▶ [PROBLEM STATEMENT]:
Write out exactly the lines below that run from the one containing "before = set(bpy.data.objects)" through the one containing "obj.matrix_world = Matrix.Identity(4)", both included, with no other lines.

▶ [DATASET SECTION]:
==*==
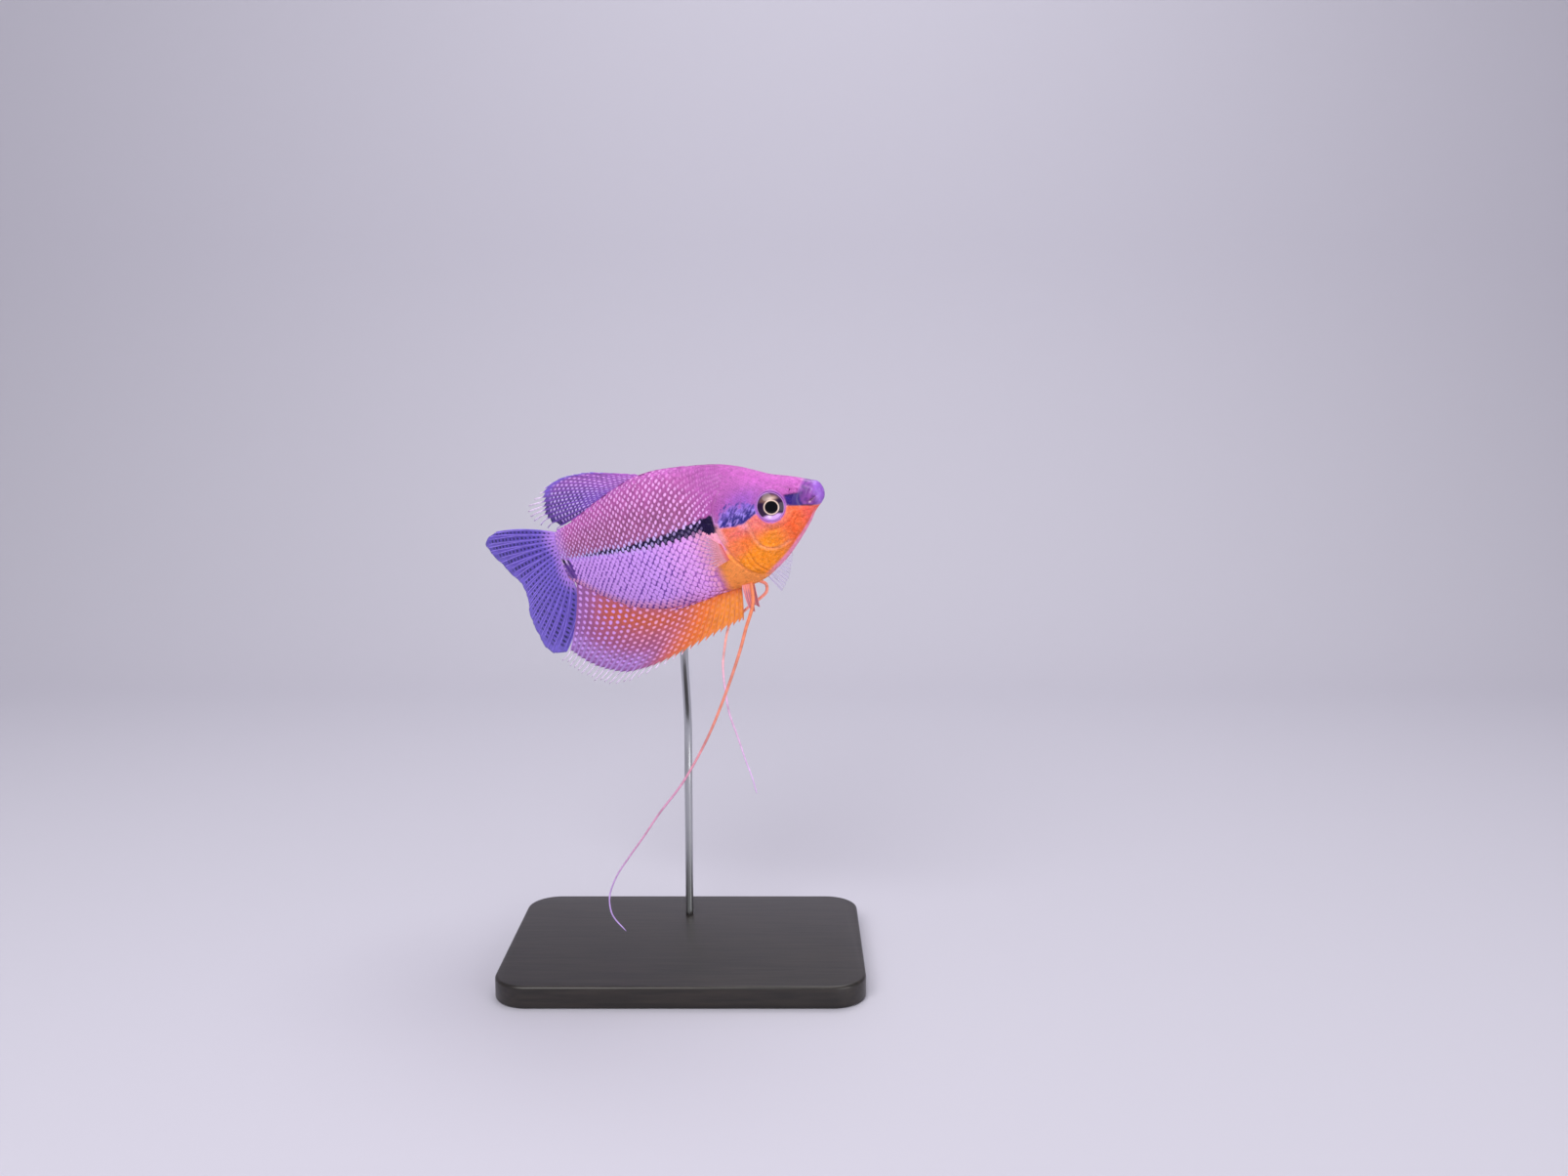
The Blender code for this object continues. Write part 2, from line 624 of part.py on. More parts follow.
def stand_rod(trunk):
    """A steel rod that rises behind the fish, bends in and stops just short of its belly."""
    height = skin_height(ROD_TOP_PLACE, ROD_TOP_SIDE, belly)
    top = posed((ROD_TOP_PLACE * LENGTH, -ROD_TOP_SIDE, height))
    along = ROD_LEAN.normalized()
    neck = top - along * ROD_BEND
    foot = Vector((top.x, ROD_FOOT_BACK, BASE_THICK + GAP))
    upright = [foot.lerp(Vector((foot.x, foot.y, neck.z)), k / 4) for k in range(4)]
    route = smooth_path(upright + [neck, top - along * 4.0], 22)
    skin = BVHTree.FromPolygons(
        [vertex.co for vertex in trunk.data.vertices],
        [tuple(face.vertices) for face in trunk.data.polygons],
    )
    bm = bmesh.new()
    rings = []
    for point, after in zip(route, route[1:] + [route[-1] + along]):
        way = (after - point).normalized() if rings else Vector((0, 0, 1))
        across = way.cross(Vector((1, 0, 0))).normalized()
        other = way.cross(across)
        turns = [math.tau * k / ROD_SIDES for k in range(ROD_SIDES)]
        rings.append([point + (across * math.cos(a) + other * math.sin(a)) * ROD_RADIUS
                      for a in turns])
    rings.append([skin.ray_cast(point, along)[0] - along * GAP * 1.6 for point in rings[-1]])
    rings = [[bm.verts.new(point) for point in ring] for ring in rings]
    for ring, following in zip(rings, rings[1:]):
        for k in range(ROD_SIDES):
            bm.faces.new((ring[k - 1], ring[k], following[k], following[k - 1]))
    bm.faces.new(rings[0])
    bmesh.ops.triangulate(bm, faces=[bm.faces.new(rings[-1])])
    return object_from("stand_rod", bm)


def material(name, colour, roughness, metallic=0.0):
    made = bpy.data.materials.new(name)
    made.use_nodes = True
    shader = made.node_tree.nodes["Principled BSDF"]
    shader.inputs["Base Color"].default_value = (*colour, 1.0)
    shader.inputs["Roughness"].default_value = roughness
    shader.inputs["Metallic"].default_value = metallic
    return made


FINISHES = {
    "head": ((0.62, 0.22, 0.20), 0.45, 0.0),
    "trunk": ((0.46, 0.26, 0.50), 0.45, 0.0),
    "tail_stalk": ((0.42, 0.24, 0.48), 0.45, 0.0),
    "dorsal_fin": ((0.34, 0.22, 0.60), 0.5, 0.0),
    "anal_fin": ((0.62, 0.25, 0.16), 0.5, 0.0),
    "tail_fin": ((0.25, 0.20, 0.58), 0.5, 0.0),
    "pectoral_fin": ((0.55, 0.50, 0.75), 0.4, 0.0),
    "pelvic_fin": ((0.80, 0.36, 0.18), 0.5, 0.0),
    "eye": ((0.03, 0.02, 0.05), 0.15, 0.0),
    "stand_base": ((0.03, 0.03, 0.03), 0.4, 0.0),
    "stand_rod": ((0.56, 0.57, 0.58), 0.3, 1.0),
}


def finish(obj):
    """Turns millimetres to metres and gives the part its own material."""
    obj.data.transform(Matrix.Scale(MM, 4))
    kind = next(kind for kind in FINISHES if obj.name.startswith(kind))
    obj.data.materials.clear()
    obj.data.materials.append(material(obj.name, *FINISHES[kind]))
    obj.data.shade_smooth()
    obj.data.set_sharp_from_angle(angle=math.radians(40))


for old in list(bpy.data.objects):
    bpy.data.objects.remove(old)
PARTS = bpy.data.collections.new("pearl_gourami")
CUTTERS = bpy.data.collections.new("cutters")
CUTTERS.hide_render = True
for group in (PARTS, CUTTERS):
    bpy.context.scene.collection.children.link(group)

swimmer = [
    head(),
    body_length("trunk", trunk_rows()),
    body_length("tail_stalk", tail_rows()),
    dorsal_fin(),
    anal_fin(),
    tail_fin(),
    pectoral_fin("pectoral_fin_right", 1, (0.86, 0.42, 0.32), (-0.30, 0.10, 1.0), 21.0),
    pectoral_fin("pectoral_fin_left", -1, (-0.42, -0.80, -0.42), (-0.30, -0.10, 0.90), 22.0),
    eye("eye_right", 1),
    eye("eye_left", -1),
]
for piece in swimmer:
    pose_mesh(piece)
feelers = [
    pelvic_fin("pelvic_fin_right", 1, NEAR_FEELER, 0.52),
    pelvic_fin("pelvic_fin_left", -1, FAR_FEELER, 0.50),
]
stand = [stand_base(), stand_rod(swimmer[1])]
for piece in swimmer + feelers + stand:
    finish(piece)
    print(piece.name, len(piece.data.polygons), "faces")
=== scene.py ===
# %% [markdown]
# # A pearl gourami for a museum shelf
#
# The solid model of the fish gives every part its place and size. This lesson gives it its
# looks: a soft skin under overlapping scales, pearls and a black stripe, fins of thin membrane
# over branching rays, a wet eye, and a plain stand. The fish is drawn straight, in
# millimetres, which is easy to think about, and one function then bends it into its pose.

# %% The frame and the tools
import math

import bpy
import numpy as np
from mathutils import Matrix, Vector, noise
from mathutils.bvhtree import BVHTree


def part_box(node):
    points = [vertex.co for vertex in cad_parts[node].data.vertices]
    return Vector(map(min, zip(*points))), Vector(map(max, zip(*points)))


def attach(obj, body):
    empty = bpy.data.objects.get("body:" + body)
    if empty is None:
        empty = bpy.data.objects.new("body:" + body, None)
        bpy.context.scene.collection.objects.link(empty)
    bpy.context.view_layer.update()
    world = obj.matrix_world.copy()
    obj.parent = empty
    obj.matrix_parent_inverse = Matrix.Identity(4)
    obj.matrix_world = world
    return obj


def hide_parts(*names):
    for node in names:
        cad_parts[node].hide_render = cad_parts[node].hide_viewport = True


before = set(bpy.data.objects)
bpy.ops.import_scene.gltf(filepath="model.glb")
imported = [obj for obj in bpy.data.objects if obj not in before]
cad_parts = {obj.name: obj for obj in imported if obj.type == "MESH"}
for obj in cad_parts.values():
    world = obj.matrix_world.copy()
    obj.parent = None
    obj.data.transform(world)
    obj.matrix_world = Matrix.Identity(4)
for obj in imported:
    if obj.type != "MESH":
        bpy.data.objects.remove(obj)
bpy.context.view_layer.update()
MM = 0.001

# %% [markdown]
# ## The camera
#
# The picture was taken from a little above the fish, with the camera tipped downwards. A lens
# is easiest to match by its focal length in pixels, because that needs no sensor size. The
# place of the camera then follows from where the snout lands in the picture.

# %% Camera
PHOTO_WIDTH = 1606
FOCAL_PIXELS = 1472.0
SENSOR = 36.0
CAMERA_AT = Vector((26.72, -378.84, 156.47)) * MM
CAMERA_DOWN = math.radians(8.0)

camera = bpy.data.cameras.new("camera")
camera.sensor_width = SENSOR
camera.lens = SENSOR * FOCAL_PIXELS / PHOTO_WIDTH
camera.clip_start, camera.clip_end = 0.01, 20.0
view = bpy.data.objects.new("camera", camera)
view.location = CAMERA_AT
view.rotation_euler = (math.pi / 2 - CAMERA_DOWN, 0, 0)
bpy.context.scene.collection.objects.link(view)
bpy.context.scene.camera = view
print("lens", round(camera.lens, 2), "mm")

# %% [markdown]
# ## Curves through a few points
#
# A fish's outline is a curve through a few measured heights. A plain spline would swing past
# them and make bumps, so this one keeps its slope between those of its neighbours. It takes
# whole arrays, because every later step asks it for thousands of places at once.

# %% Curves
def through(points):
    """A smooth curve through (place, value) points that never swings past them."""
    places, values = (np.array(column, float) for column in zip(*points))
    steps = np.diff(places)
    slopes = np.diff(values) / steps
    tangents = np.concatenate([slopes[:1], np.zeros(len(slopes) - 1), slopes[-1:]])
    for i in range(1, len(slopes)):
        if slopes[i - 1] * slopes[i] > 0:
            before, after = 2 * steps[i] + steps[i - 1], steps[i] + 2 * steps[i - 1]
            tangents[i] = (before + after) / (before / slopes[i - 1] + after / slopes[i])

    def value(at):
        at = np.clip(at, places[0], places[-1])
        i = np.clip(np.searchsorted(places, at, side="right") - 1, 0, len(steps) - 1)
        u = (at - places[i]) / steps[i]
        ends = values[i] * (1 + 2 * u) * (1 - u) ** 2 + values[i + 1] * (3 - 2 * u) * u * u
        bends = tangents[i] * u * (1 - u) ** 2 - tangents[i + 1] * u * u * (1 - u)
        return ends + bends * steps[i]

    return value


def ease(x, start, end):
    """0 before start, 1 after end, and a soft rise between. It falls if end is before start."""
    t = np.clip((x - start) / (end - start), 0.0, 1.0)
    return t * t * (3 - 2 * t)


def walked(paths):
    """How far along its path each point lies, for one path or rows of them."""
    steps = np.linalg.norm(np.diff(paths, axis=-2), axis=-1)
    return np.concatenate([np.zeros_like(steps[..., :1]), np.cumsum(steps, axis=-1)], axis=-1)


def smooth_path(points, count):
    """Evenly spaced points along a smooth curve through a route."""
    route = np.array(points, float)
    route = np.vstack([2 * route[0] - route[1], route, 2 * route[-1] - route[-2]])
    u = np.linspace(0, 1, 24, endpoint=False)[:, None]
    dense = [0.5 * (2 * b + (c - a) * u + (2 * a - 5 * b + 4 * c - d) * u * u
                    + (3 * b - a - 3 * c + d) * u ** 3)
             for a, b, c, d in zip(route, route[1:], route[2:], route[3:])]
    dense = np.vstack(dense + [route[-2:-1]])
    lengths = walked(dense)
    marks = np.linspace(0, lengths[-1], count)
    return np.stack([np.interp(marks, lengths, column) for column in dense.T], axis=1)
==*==
▶ [EXERCISE ANSWER]:
before = set(bpy.data.objects)
bpy.ops.import_scene.gltf(filepath="model.glb")
imported = [obj for obj in bpy.data.objects if obj not in before]
cad_parts = {obj.name: obj for obj in imported if obj.type == "MESH"}
for obj in cad_parts.values():
    world = obj.matrix_world.copy()
    obj.parent = None
    obj.data.transform(world)
    obj.matrix_world = Matrix.Identity(4)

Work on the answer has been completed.